As a child, my mother always warned me about the dangers in sharing too many details of my personal life. In my mind, she was just being a superstitious, overly religious Nigerian mother, but it wouldn’t be until my mid-twenties that I found her advice to be useful and nothing but the truth. Funny how that always happens.
For the majority of my life, I always knew what I wanted in a man:
Comes from a good home
Has a good job
Obviously handsome (hello,God?)
and we can’t forget God-fearing.
I’d spent an ample amount of time praying for this “specific” man, hoping that God would just bring him my way.
It was as if I had everything planned out: how I would receive him, how things would ultimately end up. One thing I hadn’t quite planned for was what would happen when things didn’t necessarily go my way-when times got tough and I no longer had the answers, or the assurance that the relationship was going to work.
At the time, I felt like God could see what I was going through, and was choosing not to intervene, and so, out of anger, I consulted people I knew would give me a direct response: my friends.
Here’s the issue with that:
Though I may have tricked myself into believing that God was ignoring me, I was truly the one ignoring Him. Once I actually got the man I had been praying for, I, in a sense, let God off the hook, and was unintentionally telling Him that I no longer needed His assistance.
It was almost as if I said,
“I got it from here.”
“Don’t worry, big dog, this is all me.”
But it wasn’t true.
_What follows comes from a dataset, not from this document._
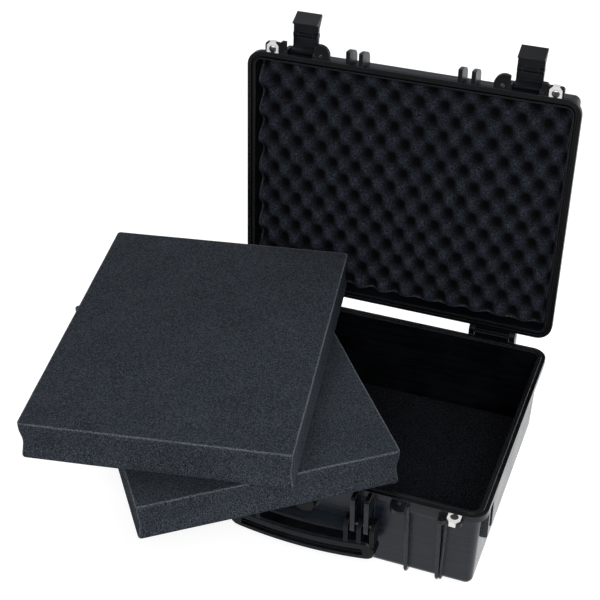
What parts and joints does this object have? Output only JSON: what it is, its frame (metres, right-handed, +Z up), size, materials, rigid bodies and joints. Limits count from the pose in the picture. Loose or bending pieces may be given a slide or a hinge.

I didn’t have it.
I had never been in love before and had never had someone love ME so immensely. It was fresh, new territory, and untouched ground, yet I chose to conquer it on my own, without the very being I prayed to for it all.
To make matters worse, not only did I not receive a supernatural healing or answer from my friends, I then unconsciously opened my relationship up to a world of judgment, condemnation, and microscopic evaluation. I engaged in negative talk that further perpetuated my emotions, and spoke life into things that I knew I did not want to exist.
Though the intentions of my friends and myself were innocent and from a place of support, by relying on their counsel, ultimately all I was doing was confirming that I did not seriously want God’s hand on my relationship, that I could make a decision on my own, and that I did not believe he could change things around.
James 1:6-7 reads:
6 But when you ask, you must believe and not doubt, because the one who doubts is like a wave of the sea, blown and tossed by the wind.
7 That person should not expect to receive anything from the Lord.
And it’s true.
How could I expect God to do something for me, when I was too busy running my mouth about the problem at hand? The bible often speaks about the downfalls of being a double minded man (or in my case, woman) which thankfully, I quickly took heed to.
Though it may be difficult not to seek the opinions of your peers and loved ones first, I’d urge you to speak to God about the troubles of your heart regarding your relationships, or any matter at hand.
If you’re going to have any voice in your ear, telling you what to do, I’ve learned, it is best that it be the Holy Spirit.